My ideal match would be witty, well educated
(formally or informally), active and healthy, outgoing and kind, loving
and compassionate. She would also be riding a unicorn wearing a white
dress.
Catch the sarcasm? What I mean is that this is a
guideline, not a list that I’m going to be checking off when we meet.
Ultimately, I believe that the measure of a person is how they treat
people who can do nothing for them. If you understand what that means,
then ignore everything I said above because there is a good chance we
may click.
Feel free to send me a message or a wink if you are
impatient and want to stoke the fire . I know having the girl make the
first move is not traditional, but how traditional is online dating
anyway?!?"
Okay, this can be me. I'm witty (no, really, I am!), active (gosh, I go to the gym 3-4 days a week and I bet there aren't many who could make it through the workouts that The Boxing Club offers. Oh, and I bike 1-2 days a week too), outgoing (well, I do blog for the world to see), kind, loving, compassionate (hmmm, is it egotistical to say I am?), riding a unicorn - I CAN DO THAT! Yes! Oh, and I know what it means to treat do well for others even if they can do nothing for me (aka, don't expect anything in return).
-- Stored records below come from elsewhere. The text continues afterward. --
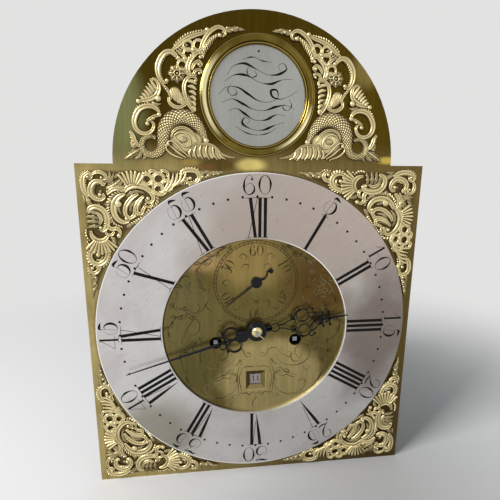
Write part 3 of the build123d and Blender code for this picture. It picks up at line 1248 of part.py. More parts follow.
def nodes():
    """Every sub-part by name."""
    quarters = {"top_left": 0, "top_right": 1, "bottom_right": 2, "bottom_left": 3}
    parts = {"corner_spandrel_" + place: corner_spandrel(quarter) for place, quarter in quarters.items()}
    left_dolphin = arch_dolphin()
    parts.update(
        dial_plate=dial_plate(), dial_feet=dial_feet(), chapter_ring=chapter_ring(),
        arch_boss_ring=arch_boss_ring(), arch_boss_disc=arch_boss_disc(),
        arch_dolphin_left=left_dolphin, arch_dolphin_right=mirror(left_dolphin, Plane.YZ),
        spandrel_screws=spandrel_screws(), taper_pins=taper_pins(),
        front_plate=front_plate(), back_plate=back_plate(), movement_pillars=movement_pillars(),
        back_cock=back_cock(), hour_bridge=hour_bridge(), movement_screws=movement_screws(),
        front_studs=front_studs(), date_studs=date_studs(), steel_springs=steel_springs(),
        centre_arbor=centre_arbor(), centre_wheel=centre_wheel(), cannon_wheel=cannon_wheel(),
        minute_hand=minute_hand(), hour_hand=hour_hand(), seconds_hand=seconds_hand(),
        hand_collet=hand_collet(), hand_pin=hand_pin(),
        going_great_wheel=great_wheel(RIGHT, GREAT_TEETH, GREAT_MODULE, CENTRE),
        going_barrel=barrel(RIGHT), going_barrel_arbor=barrel_arbor(RIGHT), going_click=click(RIGHT),
        strike_great_wheel=great_wheel(LEFT, STRIKE_TEETH, STRIKE_MODULE, PIN),
        strike_barrel=barrel(LEFT), strike_barrel_arbor=barrel_arbor(LEFT), strike_click=click(LEFT),
        third_arbor=third_arbor(), third_wheel=third_wheel(),
        escape_arbor=escape_arbor(), escape_wheel=escape_wheel(),
        pallets=pallets(), pallet_arbor=pallet_arbor(),
        minute_wheel=minute_wheel(), hour_wheel=hour_wheel(), snail=snail(),
        day_wheel=day_wheel(), date_disc=date_disc(),
        pin_wheel=pin_wheel(), gathering_wheel=gathering_wheel(), gathering_pallet=gathering_pallet(),
        warning_wheel=warning_wheel(), fly=fly(), rack=rack(), rack_hook=rack_hook(),
        lifting_piece=lifting_piece(), hammer=hammer(), bell=bell(), bell_stand=bell_stand(),
    )
    return parts


os.makedirs("parts", exist_ok=True)
for name, shape in nodes().items():
    export_step(Pos(0, 0, PLATE_BOTTOM) * shape, f"parts/{name}.step")
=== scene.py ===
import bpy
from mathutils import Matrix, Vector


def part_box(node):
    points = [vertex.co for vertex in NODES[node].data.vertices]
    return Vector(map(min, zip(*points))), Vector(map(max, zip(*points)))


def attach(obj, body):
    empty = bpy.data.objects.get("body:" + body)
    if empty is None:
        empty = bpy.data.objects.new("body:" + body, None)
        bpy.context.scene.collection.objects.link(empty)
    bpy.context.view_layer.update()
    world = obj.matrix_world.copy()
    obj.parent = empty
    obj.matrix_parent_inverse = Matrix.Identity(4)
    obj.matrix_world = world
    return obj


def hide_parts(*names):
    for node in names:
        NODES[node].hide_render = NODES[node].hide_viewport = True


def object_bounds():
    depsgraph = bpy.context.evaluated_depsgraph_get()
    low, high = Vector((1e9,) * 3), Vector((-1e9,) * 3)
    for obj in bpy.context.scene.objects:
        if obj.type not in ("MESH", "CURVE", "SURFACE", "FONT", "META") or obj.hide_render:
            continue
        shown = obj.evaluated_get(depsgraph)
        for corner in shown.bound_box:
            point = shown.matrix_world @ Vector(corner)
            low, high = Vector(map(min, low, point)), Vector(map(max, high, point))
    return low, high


bl_info = {
    "name": "Longcase clock head",
    "version": (1, 0, 0),
    "blender": (4, 5, 0),
    "location": "View3D > Sidebar > Clock",
    "description": "Dresses the packed clock head: engraved dial, castings, hands, finishes and stage",
    "category": "Add Mesh",
}

import bmesh
import bpy
import numpy as np
from mathutils import Euler, Vector

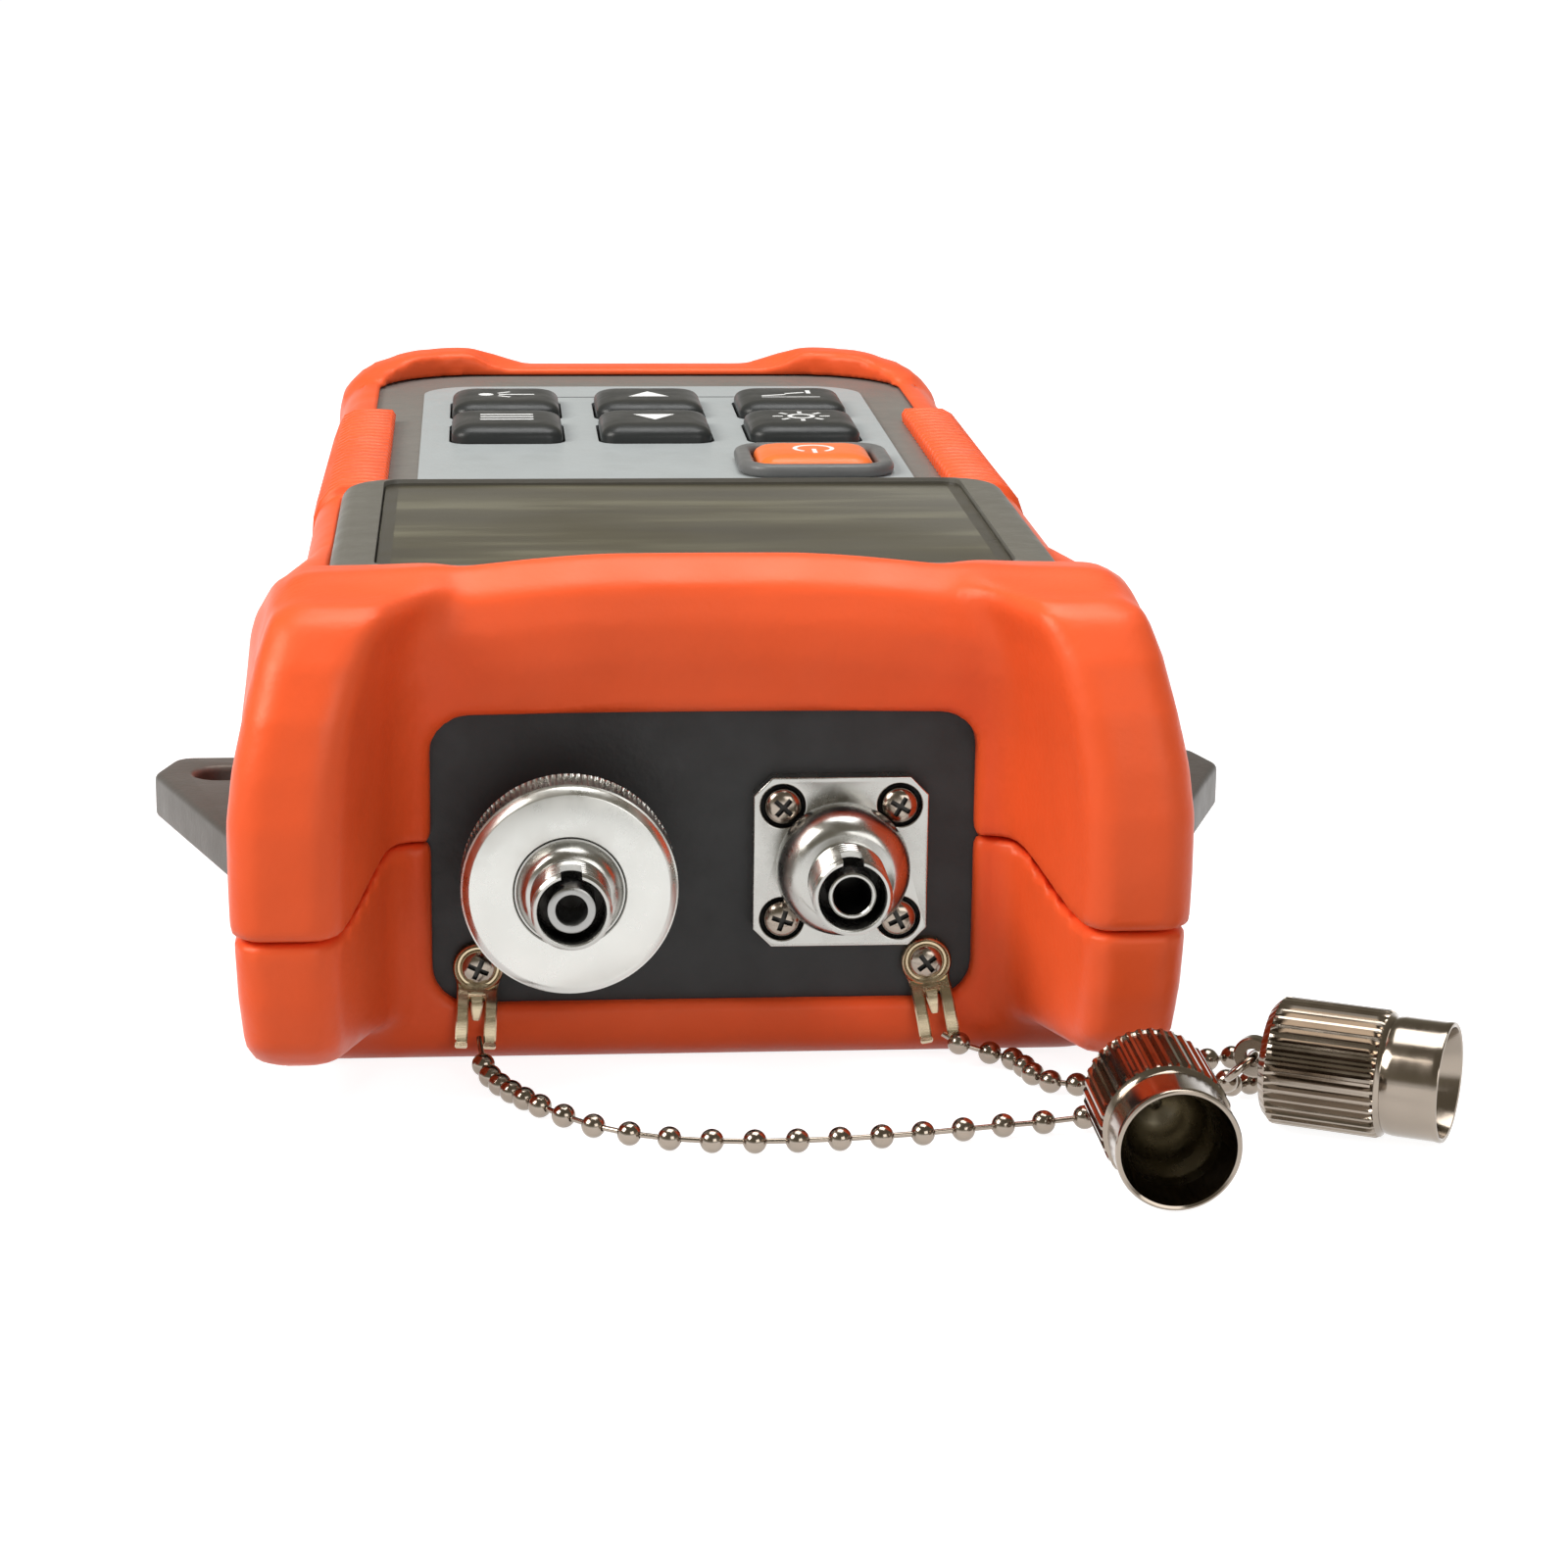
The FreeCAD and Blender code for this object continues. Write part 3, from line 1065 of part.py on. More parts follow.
def main():
    os.makedirs("parts", exist_ok=True)
    upper_boot, lower_boot = boots()
    lcd, light, bracket = display_stack()
    key_board, domes, mat, key_board_screws = key_parts()
    board, board_screws, shield, link = main_board()
    module, laser, cradle = optics()
    cells, tray, contacts = battery()
    test_body, test_sleeve = test_port()
    stub, insert, insert_sleeve, nut = laser_port()
    left_tab, right_tab, tab_screws = chain_tabs()
    lug = strap_lug()
    cap = dust_cap()
    pieces = {
        "upper_boot": upper_boot, "lower_boot": lower_boot,
        "upper_casing": upper_casing(), "lower_casing": lower_casing(),
        "casing_seal": seal_loop(CASE_SPLIT - SEAL_HEIGHT, CASE_SPLIT), "casing_screws": case_screws(),
        "end_panel": end_panel(), "display_frame": display_frame(), "display_window": display_window(),
        "lcd_panel": lcd, "lcd_backlight": light, "lcd_bracket": bracket,
        "keypad_overlay": keypad_overlay(), "power_key_ring": power_key_ring(),
        "key_mat": mat, "key_domes": domes, "key_board": key_board, "key_board_screws": key_board_screws,
        "main_board": board, "board_screws": board_screws, "board_shield": shield, "board_link": link,
        "measuring_module": module, "fault_laser": laser, "laser_cradle": cradle,
        "fibre_pigtail": fibre_pigtail(),
        "battery_cell_left": cells[0], "battery_cell_right": cells[1], "battery_tray": tray,
        "battery_contacts": contacts, "battery_door": battery_door(),
        "strap_lug_right": lug, "strap_lug_left": flip(lug),
        "test_port_body": test_body, "test_port_sleeve": test_sleeve, "flange_screws": flange_screws(),
        "laser_port_stub": stub, "laser_port_insert": insert, "laser_port_sleeve": insert_sleeve,
        "coupling_nut": nut,
        "chain_tab_left": left_tab, "chain_tab_right": right_tab, "tab_screws": tab_screws,
        "dust_cap_front": set_down(cap, LEFT_CAP), "dust_cap_side": set_down(cap, RIGHT_CAP),
        "cap_ring_front": set_down(cap_ring(), LEFT_CAP), "cap_ring_side": set_down(cap_ring(), RIGHT_CAP),
        "chain_left": chain_tube("chain_left", LEFT_CHAIN),
        "chain_right": chain_tube("chain_right", RIGHT_CHAIN),
    }
    for (name, column, row), (x, y, depth) in zip(KEY_NAMES, key_places()):
        pieces[name] = key(x, y, depth)
    pieces["power_key"] = key(*key_places()[-1])
    for name, shape in pieces.items():
        save(name, shape)
    print(len(pieces), "nodes")


main()
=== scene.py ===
import json
import math

import bmesh
import bpy
import numpy as np
from mathutils import Matrix, Vector


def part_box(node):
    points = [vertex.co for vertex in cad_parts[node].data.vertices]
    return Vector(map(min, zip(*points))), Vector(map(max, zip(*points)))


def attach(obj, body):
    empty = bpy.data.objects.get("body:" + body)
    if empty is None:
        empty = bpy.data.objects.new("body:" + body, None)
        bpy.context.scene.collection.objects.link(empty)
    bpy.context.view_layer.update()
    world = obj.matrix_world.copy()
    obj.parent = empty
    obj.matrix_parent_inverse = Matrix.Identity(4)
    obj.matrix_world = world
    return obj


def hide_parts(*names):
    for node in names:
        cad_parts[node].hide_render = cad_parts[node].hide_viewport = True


# Looks of a handheld optical time domain reflectometer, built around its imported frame.
# Sizes below are millimetres in the frame's axes; meshes are made in metres.
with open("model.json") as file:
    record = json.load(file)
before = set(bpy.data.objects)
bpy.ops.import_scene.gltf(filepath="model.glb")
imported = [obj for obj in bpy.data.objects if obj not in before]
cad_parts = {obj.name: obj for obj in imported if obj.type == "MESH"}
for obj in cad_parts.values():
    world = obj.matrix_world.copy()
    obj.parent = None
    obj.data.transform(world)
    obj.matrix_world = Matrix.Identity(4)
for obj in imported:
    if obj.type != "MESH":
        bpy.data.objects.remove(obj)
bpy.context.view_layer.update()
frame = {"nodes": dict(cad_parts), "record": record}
MM = 0.001
BODY = "housing"
NODES = frame["nodes"]


def node_box(node):
    """Lowest and highest corner of a CAD node, in millimetres."""
    low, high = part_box(node)
    return [c / MM for c in low], [c / MM for c in high]


def new_object(name, data):
    obj = bpy.data.objects.new(name, data)
    bpy.context.collection.objects.link(obj)
    return obj


def final_mesh(obj):
    """Mesh of an object as its modifiers or its curve make it."""
    graph = bpy.context.evaluated_depsgraph_get()
    return bpy.data.meshes.new_from_object(obj.evaluated_get(graph))


# --- camera ---
CAMERA_AT = (-22.5, -447.6, 127.1)
CAMERA_YAW = 4.74
CAMERA_PITCH = 14.70
CAMERA_ROLL = 0.625
CAMERA_LENS = 86.1
SENSOR_WIDTH = 36
FARTHEST_SEEN = 10


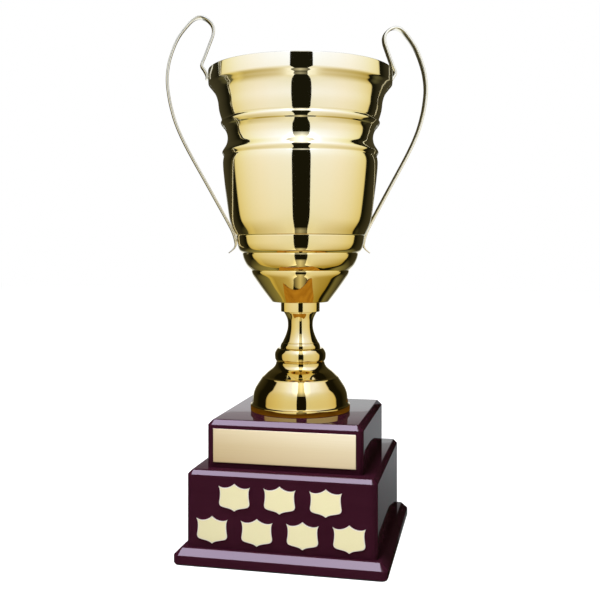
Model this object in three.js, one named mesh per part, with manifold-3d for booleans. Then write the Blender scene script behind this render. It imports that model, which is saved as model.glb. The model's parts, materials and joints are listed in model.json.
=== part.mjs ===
// Cup trophy: a two-handled gold cup clamped by one threaded rod to a lacquered two-tier wooden base.
// Units are millimetres and +Z is up. The origin is on the floor, under the middle of the base.
// The base faces -Y. The cup's two handles lie in a vertical plane that is turned from the X axis.

import * as THREE from 'three';
import { mergeVertices } from 'three/addons/utils/BufferGeometryUtils.js';
import Module from 'manifold-3d';

const wasm = await Module();
wasm.setup();

// ---------------------------------------------------------------------------------------------
// Driving dimensions
// ---------------------------------------------------------------------------------------------

const GAP = 0.1; // between pieces that touch face to face
const CORNER_STEPS = 4; // flats that make one rounded vertical corner of the base

// Square tiers of the base. The top edge of each is a chamfer, run inwards by rise upwards.
const PLINTH = { side: 214, bottom: 1, top: 16, run: 6.6, rise: 6.6, corner: 6 };
const LOWER = { side: 192, bottom: 16, top: 92, run: 4.3, rise: 4.3, corner: 5.5, board: 16, wall: 12 };
const UPPER = { side: 160, bottom: 92, top: 140, run: 5.1, rise: 5.1, corner: 5.5, board: 12, wall: 10 };
const CHAMFER_TOP_CORNER = 1.5; // corner radius of the flat top inside a chamfer
const PLINTH_UNDER_EDGE = 0.7; // softened lower edge of the plinth
const ACCESS_HOLE_RADIUS = 22; // in the plinth, to reach the rod nut
const FELT = { side: 212, thickness: 0.9 };
const GLUE_BLOCK = { side: 26, chamfer: 9 };

// Countersunk wood screws, from under the plinth into the glue blocks.
const WOOD_SCREW = { head: 4, shank: 2, headDepth: 2.4, length: 34, hole: 2.3 };

// Plates on the front of the base.
const PLATE_THICKNESS = 0.8;
const NAMEPLATE = { width: 146, height: 34, centre: 114.6 };
const SHIELD = { pitch: 46, upperRow: 67.5, lowerRow: 34.3 };

// The cup stands on the upper tier. Its rod is M8.
const CUP_TURN = THREE.MathUtils.degToRad(23.5); // handle plane, from +X towards +Y
const ROD = { radius: 4, bottom: 62, top: 268.5 };
const BORE = 4.4;
const NUT_ACROSS_CORNERS = 15;
const LEVEL = { knop: 191.5, stem: 206.5, collar: 246, bowl: 256.7, rim: 506 };
const BOWL_FLOOR = 258.2;

// Handle screws, from inside the bowl: a is the distance from the cup's axis.
const HANDLE_SCREW = { head: 2.6, headHeight: 1.6, shank: 1.25, wallHole: 1.6, tapped: 1.45 };
const LOWER_FIXING = { z: 323, head: 66.5, tip: 71.2, holeEnd: 71.5 };
const UPPER_FIXING = { z: 496.8, head: 97.7, tip: 101.9, holeEnd: 102.2 };

// Flats around each turned piece.
const FLATS = { bowl: 36, foot: 28, stem: 20, knop: 20, hardware: 12 };

// ---------------------------------------------------------------------------------------------
// Geometry helpers
// ---------------------------------------------------------------------------------------------

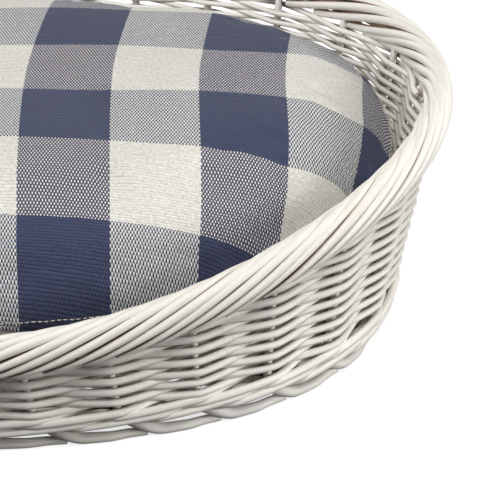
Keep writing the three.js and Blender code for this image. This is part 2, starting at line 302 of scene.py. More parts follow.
# ---------------------------------------------------------------- materials
class Look:
    """Short calls that add nodes to one material."""

    def __init__(self, name):
        self.material = bpy.data.materials.new(name)
        self.material.use_nodes = True
        self.tree = self.material.node_tree
        self.shader = self.tree.nodes["Principled BSDF"]

    def node(self, kind, inputs=(), **settings):
        node = self.tree.nodes.new(kind)
        for key, value in settings.items():
            setattr(node, key, value)
        for key, value in dict(inputs).items():
            self.feed(node.inputs[key], value)
        return node

    def feed(self, socket, value):
        if isinstance(value, bpy.types.NodeSocket):
            self.tree.links.new(value, socket)
        elif isinstance(value, tuple) and socket.type == "RGBA":
            socket.default_value = (*value, 1.0)
        else:
            socket.default_value = value

    def attribute(self, name, output="Fac"):
        return self.node("ShaderNodeAttribute", attribute_name=name).outputs[output]

    def math(self, operation, *values, clamp=False):
        inputs = dict(enumerate(values))
        return self.node("ShaderNodeMath", inputs, operation=operation, use_clamp=clamp).outputs[0]

    def ramp(self, value, low, high):
        inputs = {"Value": value, "From Min": low, "From Max": high}
        return self.node("ShaderNodeMapRange", inputs, interpolation_type="SMOOTHSTEP").outputs[0]

    def scaled(self, vector, scale):
        return self.node("ShaderNodeMapping", {"Vector": vector, "Scale": scale}).outputs[0]

    def noise(self, vector, scale, detail=3.0, rough=0.55):
        inputs = {"Vector": self.scaled(vector, scale), "Scale": 1.0,
                  "Detail": detail, "Roughness": rough}
        return self.node("ShaderNodeTexNoise", inputs).outputs["Fac"]

    def mix(self, factor, a, b, blend="MIX"):
        node = self.node("ShaderNodeMix", data_type="RGBA", blend_type=blend)
        self.feed(node.inputs[0], factor)
        self.feed(node.inputs[6], a)
        self.feed(node.inputs[7], b)
        return node.outputs[2]

    def bump(self, height, distance, strength=1.0):
        inputs = {"Height": height, "Distance": distance, "Strength": strength}
        return self.node("ShaderNodeBump", inputs).outputs[0]

    def grey(self, value):
        return self.node("ShaderNodeCombineColor", {0: value, 1: value, 2: value}).outputs[0]

    def finish(self, color, roughness, normal=None, **constants):
        self.feed(self.shader.inputs["Base Color"], color)
        self.feed(self.shader.inputs["Roughness"], roughness)
        if normal:
            self.feed(self.shader.inputs["Normal"], normal)
        for key, value in constants.items():
            self.shader.inputs[key.replace("_", " ")].default_value = value
        return self.material


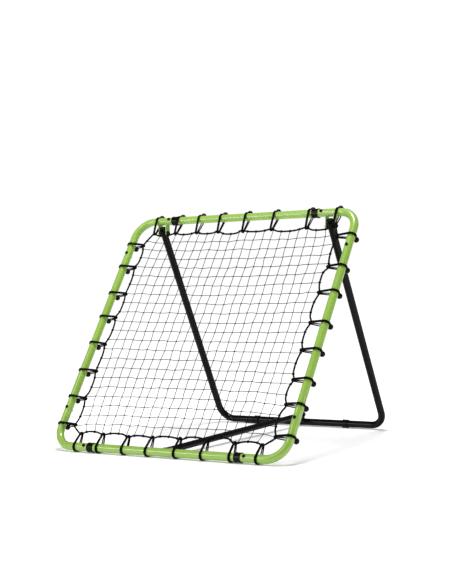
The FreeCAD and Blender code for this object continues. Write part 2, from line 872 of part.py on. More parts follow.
def placed(nodes, plane):
    result = {}
    for name, shape in nodes.items():
        moved = shape.copy()
        moved.Placement = plane.multiply(moved.Placement)
        result[name] = moved
    return result


def main():
    os.makedirs("parts", exist_ok=True)
    nodes = {"strut_ears": strut_ears()}
    nodes.update(placed(frame_nodes(), frame_plane))
    nodes.update(placed(hinge_nodes(), support_plane))
    nodes.update(placed(support_nodes(), support_plane))
    nodes.update(placed(strut_nodes(), strut_line))
    for name, shape in sorted(nodes.items()):
        assert shape.isValid(), name
        shape.exportStep("parts/" + name + ".step")
        print(name, len(shape.Solids), "solid(s)", round(shape.Volume / 1000, 1), "cm3")
    print("hinge", hinge_point)
    print("front pivot", front_pivot)
    print("rear bolt", rear_bolt)
    print("strut rise", strut_rise)
    print("strut turn ratio", strut_turn_ratio)
    print("strut slide per radian", strut_slide / math.radians(support_swing))


main()
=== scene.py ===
"""Pitch back rebounder: the looks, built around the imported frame.  Metres, +Z up."""

import json
import math
import random

import bmesh
import bpy
from mathutils import Matrix, Vector


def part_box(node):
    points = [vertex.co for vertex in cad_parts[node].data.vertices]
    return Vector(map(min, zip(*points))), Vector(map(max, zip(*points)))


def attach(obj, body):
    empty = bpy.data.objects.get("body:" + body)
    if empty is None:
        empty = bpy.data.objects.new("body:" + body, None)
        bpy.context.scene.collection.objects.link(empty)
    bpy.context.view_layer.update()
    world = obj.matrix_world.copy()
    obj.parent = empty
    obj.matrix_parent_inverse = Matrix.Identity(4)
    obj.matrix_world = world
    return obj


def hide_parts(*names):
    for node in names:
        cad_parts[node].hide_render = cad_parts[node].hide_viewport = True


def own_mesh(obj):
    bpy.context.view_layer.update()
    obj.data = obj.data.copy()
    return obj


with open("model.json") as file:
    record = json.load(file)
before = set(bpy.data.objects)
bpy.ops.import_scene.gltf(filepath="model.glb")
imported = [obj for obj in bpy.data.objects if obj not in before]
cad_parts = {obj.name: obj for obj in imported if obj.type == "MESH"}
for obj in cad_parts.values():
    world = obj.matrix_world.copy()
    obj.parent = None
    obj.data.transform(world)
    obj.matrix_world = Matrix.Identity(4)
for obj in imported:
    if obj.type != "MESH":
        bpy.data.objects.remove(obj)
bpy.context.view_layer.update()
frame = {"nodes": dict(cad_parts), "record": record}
random.seed(7)

# ---------------------------------------------------------------- places, from the frame
rope_radius = 0.0039
string_radius = 0.0014
cord_radius = 0.0027
ball_radius = 0.0125
cells = 22                      # net cells each way

# border rope inside the tubes' axes at a bungee, and how much further in it bows between
rope_lines = {
    "bottom": (0.062, 0.0115),
    "right": (0.068, 0.013),
    "top": (0.071, 0.012),
    "left": (0.067, 0.0095),
}
# where the bungees are hooked on, from the middle of a rail or from the bottom of a side
top_bungees = (-0.475, -0.353, -0.235, -0.115, 0.019, 0.169, 0.346, 0.483)
bottom_bungees = (-0.458, -0.337, -0.201, -0.076, 0.067, 0.203, 0.337, 0.465)
left_bungees = (0.102, 0.232, 0.367, 0.505, 0.644, 0.769, 0.912, 1.037)
right_bungees = (0.098, 0.240, 0.351, 0.488, 0.615, 0.762, 0.887, 1.040)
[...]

Hmmm, he wants someone to make the first move.. okay, I'll bite and email him!
Does he have any more requirements? Oh, he must see a photo (check, got that) and this tidbit: "And don’t just send me a message saying
“Hey Baby”. Think of something interesting to say. Here, I’ll give you a
leg up - start by tell me an item on your bucket list. Aaaaaaand, GO!"
And so I responded (keeping in mind that he has a sense of humor and all):
"You've got a great profile. Now if only I could find my unicorn and
white dress. Perhaps the red one will do? The dress, not the unicorn. I
think all unicorns are probably white though a good dye job may result
in another color. But I digress...
Fully intending to stay as
far from root beer as possible in your company, should I ever make your
company. Oh, and here I am not following the rules already.. Bucket
List, huh (that would be instead of eh, which so isn't me)? hmmmmm,
bucket list. Hike in the Rockies, Visit Italy (again), get back to
kayaking, complete the longest bike ride of my life (August so I'm well
on my way to checking that off), meet a great guy whom I can become
friends with and have excellent adventures with. I'm sure there is more.
Oh, you said 1. Well, at least I've already answered the question,
"What else is on your bucket list?". :D"
His response: He read it, he didn't respond, and he deleted it. Guess he is right, it isn't a list he is going to be checking off when we meet, it is a list that he is checking off RIGHT NOW.
Is it just me or is he lacking in manners? IMHO, if someone takes the time to email you, is somewhat amusing, and answers your silly questions, perhaps you could at least write back and say "Thanks but no thanks".
Men, be warned, you have just become blog fodder (think Bantha poodoo).